The tracing of that spear by Prince Ijijen and his people, with the help of the Idibie, finally brought them to the spear's location.
Historically, the Itsekiris are painted as a collection of people with diverse origin. A people with complex mixture, different ethnicities and many races.
According to Jackson Omasanjuwa Ireyefoju and Florence Ejuogharanmakelesan Ireyefoju in their seminal work "Ife Oracle in Itsekiri Social System of Nigeria," Itsekiri people came from Egypt after the battle of Actium in 31 B.C. The Mahim arrived and settled in the present Warri Kingdom in about 28 B.C in Gborodo, Ureju and Ode Itsekiri.
The leaders of the teams were Iset, Iweret and Ipi. This part of Itsekiri history is one that cannot be kicked aside as there are more similarity in Itsekiri language and custom with those of the ancient Egyptians than any other civilization in the world.
Tribes of Itsekiri People
The people, Iset, Ipi Seikiri and Iweret came with some religions. Most of the gods were of the water.
In a book titled "HISTORY OF THE ITSEKIRI" written by a renowned Itsekiri historian, William A. Moore, gave more revelations. He wrote, "Prior to the advent of the Benin Prince Iginuwa, the territory now known as the Kingdom of ITSEKIRI or IWERE, was inhabited by three tribes, namely, Ijaws, Sobos(Urhobos) and the Mahims."
Also, according to another school of thought, during the time when the struggle for kingdom carving was at its peak, various communities in the Yoruba kingdom were engaged in inter-communal war. As a result of this, streams of migration flowed in from Ijebu-Ode, Akure, and Owo.
They found their way into the kingdom, which then was not a kingdom, to settle in various parts; including Ureji and Ugborodo.
This should explain the mystic affinity between the Itsekiri language and Ijebu.
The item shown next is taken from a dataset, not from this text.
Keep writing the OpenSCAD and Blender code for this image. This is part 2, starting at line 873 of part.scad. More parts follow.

It is also said that groups from Igala in Nupe country came in through the creek.
It was during the days this exodus that one Fifan Wandobo and his brother, Itsekiri, migrated along others from Kerenmu to Ijalosan.
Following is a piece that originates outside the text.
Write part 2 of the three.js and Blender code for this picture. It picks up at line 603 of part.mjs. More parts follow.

They would later move from Ijalosan to Okoyitemi (Okolomu): Itsekiri was the one who led that migration.
He was thus head of the settlement when Prince Ijijen's led ark arrived.
Several of Itsekiri’' compatriots fled at the sight of the iroko ark but Itsekiri with the other inhabitants of Okorotom quarter remained.
They submitted to the superiority of royalty and dwelt with Prince Ijijen as his subjects.
This was the beginning of a kingdom whose birth was divinely orchestrated by the unseen hand of fate.
Present day Itsekiri
Undoubtedly, the rich traditional and cultural heritage of the Itsekiris is as a result of an evolution brought about by a hybrid of cultures.
The Itsekiri people practice a gerontocratic system of governance where elders are chosen as leaders. The priests are also highly revered.
They still confer with their deities through the Ife oracle. Still they believe in an overall God known as "Oritse".
Itsekiri People's dressing
Traditionally, Itsekiri men wear long-sleeved shirts with George wrapper and coral beads. The women wear George wrapper and depending on the occasion, either have the wrapper tied on their chest or it is worn with a blouse.
Marriage among Itsekiri People
In the olden days, marriage took place through the family arrangement. The groom never met with the bride before the wedding day. The bride is dressed in George and elaborate ornaments of coral beads, gold and silver.
The men are dressed in an attire called ‘Kimeje’
Additionally, their women are known as good cooks and stories have it that they cook so well that a man can hardly resist.
The soups peculiar to the Itsekiris include Banga Soup, made from oil palm, and Owo soup both eaten with starch.